What has essentially been codified into criminal law in this country is that acts of violence in pursuit of the woke agenda are protected speech, while speech and advocacy or nonviolent acts of conservative activism are deemed violent felonies. It was striking watching Whoopi Goldberg during her debate with Senator Ted Cruz when he brought up the violence of Antifa after she asserted that the left doesn’t “storm” or commit violence. She looked at him like he was from Mars and said flatly, “I don’t know what an Antifa riot is.”

Ted Cruz CALLS OUT Whoopi Goldberg On The Viewwww.youtube.com

While most people probably thought she was bluffing, I genuinely think she was serious. In her mind, nothing the leftist rioters did is tantamount to violence because it was all done for the right purpose. In fact, we should be lucky all white people weren’t locked up and beaten out of their cars in pursuit of “justice for Floyd.” It would be one thing if this demonic worldview were limited to hack has-been TV personalities past their prime, but this is the sentiment of elected officials and judges.

Remember when a Minnesota federal judge, Patrick Schiltz, described Michael Bryce Williams, the leader of the attack on the police station, as a "good person who made a terrible mistake"? Noting that it’s "easy to understand" why the killing of George Floyd had affected Williams, Judge Schiltz sentenced Williams to just 27 months in prison.
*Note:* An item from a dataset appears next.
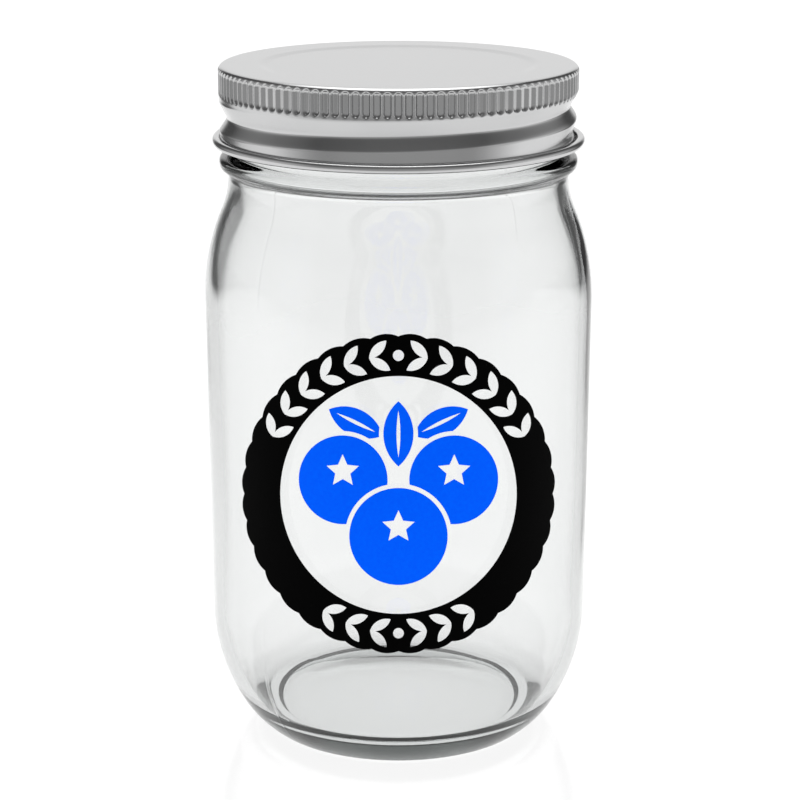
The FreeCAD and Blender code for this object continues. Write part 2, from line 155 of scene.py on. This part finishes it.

Contrast this to Matthew Bledsoe, who was just sentenced to four full years for scaling the wall of the Capitol, entering the building for 22 minutes, and shouting, "This is our house. We pay for this s***. Where’s those pieces of s*** at?" He didn’t burn, break, or steal anything. The judge didn’t sympathize with his grievance and note that he never had a criminal record and just made a mistake that day. "I do view this as a very serious case, and you are facing serious prison time," said Judge Beryl Howell in rebuffing Bledsoe’s apology on sentencing day.

And speaking about a fundamentally good person who made a mistake – what about the case of Ryan Nichols? He is charged with assaulting a police officer for having a crowbar and discharging a pepper spray can in defense of innocent people being pepper-sprayed, but there is no evidence he did anything with it. The charging documents make it clear that he wasn’t even apprehended on the spot and was only caught through Facebook snitches placing him in the Capitol. He didn’t break anything or harm anyone, yet the entire arrest was built upon his political views and things he said.
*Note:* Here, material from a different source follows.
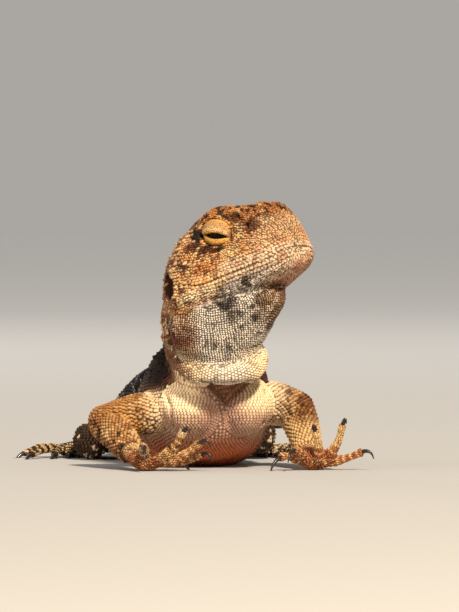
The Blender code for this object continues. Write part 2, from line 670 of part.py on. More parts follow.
def build():
    for obj in list(bpy.data.objects):
        bpy.data.objects.remove(obj)

    whole = rings_to_mesh("whole", body_surface(BODY_STEPS, BODY_SIDES))
    pieces = [
        rings_to_mesh("skull", head_surface(HEAD_STEPS, HEAD_SIDES)),
        rings_to_mesh("pouch", throat_surface(12, THROAT_SIDES)),
        tail(),
    ]
    fold = smooth_rows(COLLAR, 20)
    pieces.append(tube("fold", fold[:, :3], fold[:, 3], 12))
    pieces += [ball("pectoral", place, radius) for place, radius in PECTORALS]
    for side in (1, -1):
        lid = from_head((EYE_PLACE[0], side * EYE_PLACE[1], EYE_PLACE[2]))
        pieces.append(ball("lids", lid, LID_RADIUS, sides=20))
    pieces += arm("right") + arm("left") + leg("right") + leg("left") + crest()
    whole = combine(whole, pieces, "UNION")

    corners = np.array(((-70, -60), (70, -60), (70, 260), (-70, 260)), dtype=float)
    floor = rings_to_mesh(
        "floor", np.array([np.column_stack([corners, np.full(4, level)]) for level in (-12.0, 0.0)])
    )
    whole = combine(whole, head_cutters() + [floor], "DIFFERENCE")
    whole = combine(whole, head_cuts() + body_cuts(), "DIFFERENCE")

    parts = loose_parts(whole)
    bpy.data.objects.remove(whole)
    finishes = {name: material(name, colour, 0.6) for name, colour in COLOURS.items()}
    finishes["eye"].node_tree.nodes["Principled BSDF"].inputs["Roughness"].default_value = 0.1
    nodes = []
    for name, (anchor, finish) in node_anchors().items():
        spot = np.asarray(anchor) * MM
        large = [part for part in parts if len(part[1]) > 60]
        nearest = min(large, key=lambda part: np.linalg.norm(part[0] - spot, axis=1).min())
        parts = [part for part in parts if part is not nearest]
        nodes.append(add_node(name, *nearest, finishes[finish]))
    for name, side in (("eye_right", 1), ("eye_left", -1)):
        place = from_head((EYE_PLACE[0], side * EYE_PLACE[1], EYE_PLACE[2]))
        eye = ball(name, place, EYE_RADIUS, sides=18)
        eye.data.materials.append(finishes["eye"])
        eye.data.shade_smooth()
        nodes.append(eye)

    corners = np.array([vertex.co for node in nodes for vertex in node.data.vertices])
    middle = (corners.min(axis=0) + corners.max(axis=0)) / 2
    shift = Vector((-middle[0], -middle[1], -corners[:, 2].min()))
    for node in nodes:
        node.data.transform(node.matrix_world.Translation(shift))


build()
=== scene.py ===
# %% [markdown]
# # Slater's ring-tailed dragon
# A small dragon lizard of northern Australia, chest raised and head lifted, its eyes nearly shut.
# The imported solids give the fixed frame: where the head, the limbs and the tail are, and how big.
# It could be sculpted by hand over them, but strokes can't be read or changed like a size, so this
# lesson makes all of it from formulas: one skin covers every flesh solid, thousands of small scales
# lie on it in rows, and the lids, eyes and claws are pieces of their own.

# %% Frame
import math

import bpy
import numpy as np
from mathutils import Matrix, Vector
from mathutils.bvhtree import BVHTree

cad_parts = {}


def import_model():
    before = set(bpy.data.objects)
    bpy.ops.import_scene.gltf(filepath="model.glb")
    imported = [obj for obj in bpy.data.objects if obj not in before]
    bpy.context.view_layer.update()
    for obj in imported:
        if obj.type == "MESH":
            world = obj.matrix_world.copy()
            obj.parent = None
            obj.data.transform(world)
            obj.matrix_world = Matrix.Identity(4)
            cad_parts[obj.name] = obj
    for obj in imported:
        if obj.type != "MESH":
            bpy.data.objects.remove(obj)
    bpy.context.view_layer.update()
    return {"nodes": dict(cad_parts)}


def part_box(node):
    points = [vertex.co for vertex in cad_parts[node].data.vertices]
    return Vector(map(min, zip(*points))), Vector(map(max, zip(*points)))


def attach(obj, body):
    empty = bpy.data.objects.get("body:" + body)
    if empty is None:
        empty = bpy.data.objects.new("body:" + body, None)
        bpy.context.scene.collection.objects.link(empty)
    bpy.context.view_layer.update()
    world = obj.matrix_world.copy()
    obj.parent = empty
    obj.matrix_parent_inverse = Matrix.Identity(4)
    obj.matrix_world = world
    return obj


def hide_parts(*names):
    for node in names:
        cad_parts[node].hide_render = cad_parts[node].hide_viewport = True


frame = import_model()

# %% [markdown]
# ## Sizes
# Lengths are millimetres and MM turns them into metres. X is to the right of someone facing the
# chest, Y runs back to the tail and Z is up. The skin could be fitted to the solids' meshes, but a
# few plain numbers can be understood and changed, so the sizes here are the solids' own and the
# skin lies where they lie. The head has axes of its own, because it is lifted and turned to the
# left.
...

Remember the suspect who got home detention for knocking out the Minneapolis officer? Nichols has been in jail for almost two years pretrial and is facing potentially more than a decade in prison. Nichols is a veteran of the Marine Corps who spent his time rescuing people and dogs from hurricanes. He is a search and rescue specialist helping people before first responders can come to the scene of a natural disaster. He appeared on Ellen DeGeneres’ show, and she was so moved by his work that she offered to pay for his honeymoon with his new wife. Instead, Ryan and his wife decided to use the money to buy a rescue boat.

He certainly made a mistake, but how do you square his treatment with that of Michael Bryce Williams or Brayshaun Gibson, neither of whom lived as honorable a life, for knocking out an officer or burning down a police station?

Remember Richard Barnett, the Arkansas man photographed with his feet on a desk in Nancy Pelosi’s office? Nobody will suggest he didn’t do anything wrong, but contrast that to the overtly violent and destructive acts of so many throughout the BLM/Antifa riots who never faced any punishment. This man was held pretrial without bail for four months!

Then there were the peaceful protesters at the Capitol who were merely singing “God Bless America” and had no clue what was about to unfold. They were legitimately beaten and pepper-sprayed by the police for no reason.

Can you imagine the federal government or D.C. government settling with them to pay for injury? And unlike the people blocking an interstate highway, they had the right to protest there.

There’s a legal maxim, “Summum jus summa injuria,” which means extreme justice is extreme injustice. It’s all the more appalling when parallel federal courts in this country mete out zero justice to truly violent and unrepentant criminals who happen to align with their political beliefs.